South Korean marines were poised on Saturday to conduct a live-fire drill off the west coast despite a threat by the North to launch a new strike and Beijing's call for restraint from the rival states.
A US troubleshooter, Governor Bill Richardson of New Mexico, called the situation "a tinderbox" and urged the North to let the rival South conduct exercises.
Analysts were sceptical the North would carry out its threat issued on Friday, rattling financial markets in the face of a vow by the South to retaliate against any attack by Pyongyang.
The military said the exercise, planned for Dec 18-21, would go ahead off this small island 80 km off the coast, which sustained a North Korean bombardment last month.
"We will not be issuing any announcement of our plan, except reporters on the island will be notified two or three hours in advance," a marine corps officer said, requesting anonymity.
Fog and brisk winds could push the drill beyond Saturday, Yonhap news agency quoted military officials as saying.
North Korea said on Friday it would strike with a stronger force than last month's bombardment, in which it rained 170 rounds of artillery on Yeonpyeong, killing four people. South Korea hit back with 80 rounds.
China, the North's main backer, issued a renewed plea on Saturday urging restraint, saying any fresh clash between the Koreas could shake regional stability. But in its hands-off stance on the rift, it singled out neither side in the call to hold back from harmful action.

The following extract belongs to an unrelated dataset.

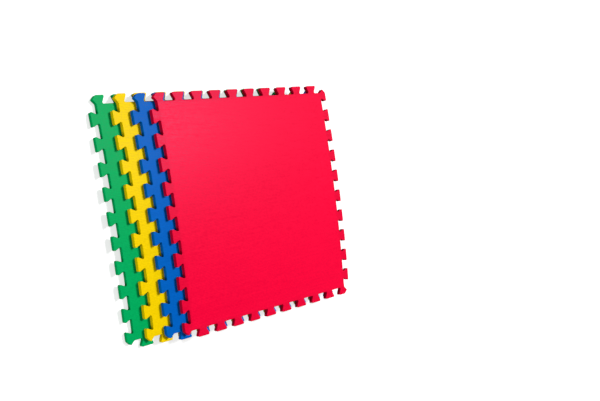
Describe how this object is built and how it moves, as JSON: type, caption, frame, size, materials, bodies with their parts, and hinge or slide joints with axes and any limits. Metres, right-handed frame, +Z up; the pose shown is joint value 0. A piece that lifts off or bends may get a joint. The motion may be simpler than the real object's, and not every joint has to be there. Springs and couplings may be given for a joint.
{
  "type": "interlocking foam floor tile set",
  "caption": "Square foam floor tiles with dovetail teeth on every side, stacked flat in a sideways fan.",
  "frame": {"origin": "on the floor, under the middle of the whole fan", "axes": "+Z up through the stack, +X the way the upper tiles are shifted, +Y along the tiles' other side"},
  "size_m": [0.7828, 0.6396, 0.062],
  "materials": {
    "green_foam": "satin closed-cell foam skin with fine ribs",
    "yellow_foam": "satin closed-cell foam skin with fine ribs",
    "blue_foam": "satin closed-cell foam skin with fine ribs",
    "red_foam": "satin closed-cell foam skin with fine ribs"
  },
  "bodies": {
    "green_tile": {"green_tile": "green_foam"},
    "yellow_tile": {"yellow_tile": "yellow_foam"},
    "blue_tile": {"blue_tile": "blue_foam"},
    "red_tile": {"red_tile": "red_foam"}
  },
  "joints": [
    {"name": "yellow_lift", "type": "slide", "parent": "green_tile", "child": "yellow_tile", "axis": [0, 0, 1], "range_m": [0, 0.12]},
    {"name": "blue_lift", "type": "slide", "parent": "yellow_tile", "child": "blue_tile", "axis": [0, 0, 1], "range_m": [0, 0.12]},
    {"name": "red_lift", "type": "slide", "parent": "blue_tile", "child": "red_tile", "axis": [0, 0, 1], "range_m": [0, 0.12]}
  ]
}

"The situation on the Korean peninsula is now particularly complex and sensitive, and China is highly concerned," Chinese Foreign Ministry spokeswoman Jiang Yu said.
"China resolutely opposes, without the least ambiguity, any actions that could lead to a deterioration and escalation in the situation and wreck regional peace and stability."
Russia called on South Korea to halt plans for the drill, summoning the ambassadors from Seoul and Washington to express "extreme concern" over the exercise.
"ENORMOUS POTENTIAL FOR MISCALCULATION"
In Pyongyang, Governor Richardson of New Mexico, on a private mission to cool tensions, described the situation as "a tinderbox" and urged the North to let the South proceed with the exercises.
"There's enormous potential for miscalculation," he said in a telephone interview with CNN. "I'm urging (the North) extreme restraint ... Let's cool things down."
The State Department underscored the US stance that South Korea had every right to conduct the exercises, but indicated that it, too, was worried.
"We are absolutely concerned about the current trajectory," State Department spokesman PJ Crowley said, adding that Pyongyang was responsible for raising the tensions.
"We trust that South Korea will be very cautious in terms of what it does, but that said, let's put the responsibility squarely where it lies," he said.
North Korea is seeking the restart of six-party talks with the United States, China, South Korea, Japan and Russia aimed at persuading Pyongyang to abandon its nuclear programme.
It wants the talks to resume without preconditions, something Washington and South Korea have ruled out because they do not want to reward Pyongyang for hostile actions.
Analysts say the North uses the threat of attacks and even nuclear conflict to win concessions such as food and economic aid at talks over its nuclear stockpile.
At the same time as the poor, reclusive country is pushing for aid, the North is also in the throes of a potential leadership succession as ailing leader Kim Jong-il grooms his youngest son, Kim Jong-un, as the next ruler.